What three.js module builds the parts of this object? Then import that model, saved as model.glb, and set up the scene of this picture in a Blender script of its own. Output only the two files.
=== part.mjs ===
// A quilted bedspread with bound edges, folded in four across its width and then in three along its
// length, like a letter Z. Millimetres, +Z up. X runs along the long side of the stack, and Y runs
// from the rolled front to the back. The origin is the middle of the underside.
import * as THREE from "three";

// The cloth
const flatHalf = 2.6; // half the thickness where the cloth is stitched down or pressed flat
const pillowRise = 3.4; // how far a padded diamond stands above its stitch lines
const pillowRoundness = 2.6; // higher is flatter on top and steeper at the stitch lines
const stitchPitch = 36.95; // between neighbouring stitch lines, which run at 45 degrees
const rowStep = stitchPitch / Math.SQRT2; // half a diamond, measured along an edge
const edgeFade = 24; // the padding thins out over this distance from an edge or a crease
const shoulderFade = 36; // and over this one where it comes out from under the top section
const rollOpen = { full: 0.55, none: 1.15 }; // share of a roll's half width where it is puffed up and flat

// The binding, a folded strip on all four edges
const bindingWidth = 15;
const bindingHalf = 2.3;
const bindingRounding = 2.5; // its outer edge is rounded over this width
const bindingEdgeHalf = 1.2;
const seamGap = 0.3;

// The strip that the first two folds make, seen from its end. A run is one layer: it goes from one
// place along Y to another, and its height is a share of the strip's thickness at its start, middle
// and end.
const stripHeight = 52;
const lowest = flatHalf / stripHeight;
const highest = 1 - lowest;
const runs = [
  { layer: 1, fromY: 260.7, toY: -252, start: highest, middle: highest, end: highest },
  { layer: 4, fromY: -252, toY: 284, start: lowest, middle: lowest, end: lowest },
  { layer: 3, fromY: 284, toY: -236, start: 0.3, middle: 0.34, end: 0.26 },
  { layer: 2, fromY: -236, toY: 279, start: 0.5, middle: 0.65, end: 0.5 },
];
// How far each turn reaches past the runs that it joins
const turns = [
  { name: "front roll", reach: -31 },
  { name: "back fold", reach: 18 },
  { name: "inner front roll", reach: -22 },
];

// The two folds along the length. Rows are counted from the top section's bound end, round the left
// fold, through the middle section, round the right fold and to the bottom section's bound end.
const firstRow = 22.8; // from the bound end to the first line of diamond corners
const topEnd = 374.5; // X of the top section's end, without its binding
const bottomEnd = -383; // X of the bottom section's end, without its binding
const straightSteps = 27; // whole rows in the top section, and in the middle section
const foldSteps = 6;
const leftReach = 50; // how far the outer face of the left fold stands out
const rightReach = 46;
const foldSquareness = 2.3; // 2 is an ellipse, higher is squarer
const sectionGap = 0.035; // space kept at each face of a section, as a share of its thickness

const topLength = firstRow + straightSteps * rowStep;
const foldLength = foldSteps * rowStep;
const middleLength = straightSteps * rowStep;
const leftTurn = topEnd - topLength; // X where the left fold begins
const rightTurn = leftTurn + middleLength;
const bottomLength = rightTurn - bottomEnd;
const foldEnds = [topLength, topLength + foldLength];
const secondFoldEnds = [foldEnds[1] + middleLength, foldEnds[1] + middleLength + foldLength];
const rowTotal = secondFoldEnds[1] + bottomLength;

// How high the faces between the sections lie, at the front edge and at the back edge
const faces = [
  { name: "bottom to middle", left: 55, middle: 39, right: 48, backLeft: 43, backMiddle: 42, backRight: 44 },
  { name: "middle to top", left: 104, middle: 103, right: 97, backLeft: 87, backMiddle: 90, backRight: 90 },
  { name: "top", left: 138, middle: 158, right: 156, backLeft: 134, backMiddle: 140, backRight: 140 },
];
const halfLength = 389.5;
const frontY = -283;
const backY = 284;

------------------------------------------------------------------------

**Task directions**
Return the material exactly as it stands.

**Exercise response**
What three.js module builds the parts of this object? Then import that model, saved as model.glb, and set up the scene of this picture in a Blender script of its own. Output only the two files.
=== part.mjs ===
// A quilted bedspread with bound edges, folded in four across its width and then in three along its
// length, like a letter Z. Millimetres, +Z up. X runs along the long side of the stack, and Y runs
// from the rolled front to the back. The origin is the middle of the underside.
import * as THREE from "three";

// The cloth
const flatHalf = 2.6; // half the thickness where the cloth is stitched down or pressed flat
const pillowRise = 3.4; // how far a padded diamond stands above its stitch lines
const pillowRoundness = 2.6; // higher is flatter on top and steeper at the stitch lines
const stitchPitch = 36.95; // between neighbouring stitch lines, which run at 45 degrees
const rowStep = stitchPitch / Math.SQRT2; // half a diamond, measured along an edge
const edgeFade = 24; // the padding thins out over this distance from an edge or a crease
const shoulderFade = 36; // and over this one where it comes out from under the top section
const rollOpen = { full: 0.55, none: 1.15 }; // share of a roll's half width where it is puffed up and flat

// The binding, a folded strip on all four edges
const bindingWidth = 15;
const bindingHalf = 2.3;
const bindingRounding = 2.5; // its outer edge is rounded over this width
const bindingEdgeHalf = 1.2;
const seamGap = 0.3;

// The strip that the first two folds make, seen from its end. A run is one layer: it goes from one
// place along Y to another, and its height is a share of the strip's thickness at its start, middle
// and end.
const stripHeight = 52;
const lowest = flatHalf / stripHeight;
const highest = 1 - lowest;
const runs = [
  { layer: 1, fromY: 260.7, toY: -252, start: highest, middle: highest, end: highest },
  { layer: 4, fromY: -252, toY: 284, start: lowest, middle: lowest, end: lowest },
  { layer: 3, fromY: 284, toY: -236, start: 0.3, middle: 0.34, end: 0.26 },
  { layer: 2, fromY: -236, toY: 279, start: 0.5, middle: 0.65, end: 0.5 },
];
// How far each turn reaches past the runs that it joins
const turns = [
  { name: "front roll", reach: -31 },
  { name: "back fold", reach: 18 },
  { name: "inner front roll", reach: -22 },
];

// The two folds along the length. Rows are counted from the top section's bound end, round the left
// fold, through the middle section, round the right fold and to the bottom section's bound end.
const firstRow = 22.8; // from the bound end to the first line of diamond corners
const topEnd = 374.5; // X of the top section's end, without its binding
const bottomEnd = -383; // X of the bottom section's end, without its binding
const straightSteps = 27; // whole rows in the top section, and in the middle section
const foldSteps = 6;
const leftReach = 50; // how far the outer face of the left fold stands out
const rightReach = 46;
const foldSquareness = 2.3; // 2 is an ellipse, higher is squarer
const sectionGap = 0.035; // space kept at each face of a section, as a share of its thickness

const topLength = firstRow + straightSteps * rowStep;
const foldLength = foldSteps * rowStep;
const middleLength = straightSteps * rowStep;
const leftTurn = topEnd - topLength; // X where the left fold begins
const rightTurn = leftTurn + middleLength;
const bottomLength = rightTurn - bottomEnd;
const foldEnds = [topLength, topLength + foldLength];
const secondFoldEnds = [foldEnds[1] + middleLength, foldEnds[1] + middleLength + foldLength];
const rowTotal = secondFoldEnds[1] + bottomLength;

// How high the faces between the sections lie, at the front edge and at the back edge
const faces = [
  { name: "bottom to middle", left: 55, middle: 39, right: 48, backLeft: 43, backMiddle: 42, backRight: 44 },
  { name: "middle to top", left: 104, middle: 103, right: 97, backLeft: 87, backMiddle: 90, backRight: 90 },
  { name: "top", left: 138, middle: 158, right: 156, backLeft: 134, backMiddle: 140, backRight: 140 },
];
const halfLength = 389.5;
const frontY = -283;
const backY = 284;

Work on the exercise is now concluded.